Today I read that BP considered the possibility of a spill so unlikely that they didn’t have a plan to address such a disaster.  That would indicate a brain spill sometime ago.  Good grief!   Who are all these corporate executives making decisions that leave oil slicks from Wall Street to the Gulf of Mexico?   When did brains and common sense become passé ?

Dearly Beloved and I don’t expect our commode to overflow either, but that doesn’t mean we don’t have a toilet plunger at the ready.

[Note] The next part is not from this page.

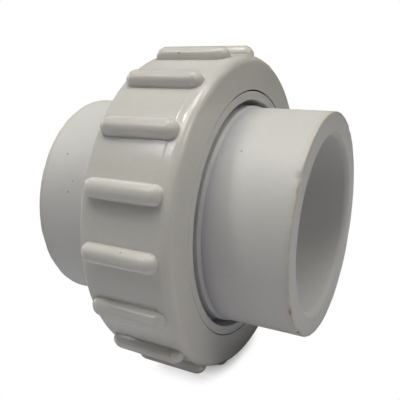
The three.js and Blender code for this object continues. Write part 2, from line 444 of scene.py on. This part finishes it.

Speaking of toilet talk, metaphorically, I mean… you know how local TV stations hype their news stories during the prime time shows?  Last night one of our stations was titillating and teasing us about an interview with Joslyn James, who is here doing whatever she does at an “adult entertainment” club.    Her appearance has been advertised for days in the sports section of the newspaper.  Just in case you’ve escaped having that name stuck in your brain like gum on a shoe, she’s one of Tiger Woods’ former mistresses.   While he’s here playing– not very well– at the Quail Hollow Golf Tournament, she’s a few miles up the road,  pole dancing.

Only a coinkydink, of course.

There’s an election Tuesday and I’ll bet half the county has no idea, but faux-news?  We’re on it!

Speaking of opportunistic mistresses and cheating, lying husbands, Oprah’s interview with Rielle Hunter was aired this week.  The object of Rielle’s affection,  John Edwards,  is about to be combing his hair for a court appearance in Raleigh in a week or so.  I forget whether this hearing is in regard to the sex tape,  or the one about whether he used campaign funds to pay for all that fun.

And to think that his momma gave him her pecan pie recipe to send out as a Thank You for campaign donations!   She probably wishes she’d chosen something without nuts.

To top off the news in North Carolina,  some guy named Shirley robbed Thelma Lou in Mt. Airy this week.  Barney’s ex-girlfriend is 83 now, and had moved to faux-Mayberry for safety after being robbed in Los Angeles a couple of times.  There she was, right outside Lowe’s, waiting for a taxi, when Shirley strong-armed her.  I read that Betty Lou Lynn appeared as Deputy Fife’s girlfriend, Thelma Lou,  in 26 episodes.  I’d have guessed at least three times that.  Catching a cab in Mount Airy can’t be easy, but maybe driving at 83 in Mount Airy isn’t either.

(83?!  Holy moly!  Surely we’re not aging that fast!)

I don’t usually send folks off to read other blogs, but if you haven’t yet become a fan of Mature Landscaping, start with this one about a coming “event” in Myrtle Beach.

Way beyond crazy-funny, which has been in short supply lately, crazy comes in a variety of undesirable flavors :  crazy-sad, crazy-disgusting, crazy-ignorant, crazy-mean, crazy-scary, and crazy-fanatical.   It sounds like Myrtle Beach is about to get a big dose of crazy nobody should have to experience.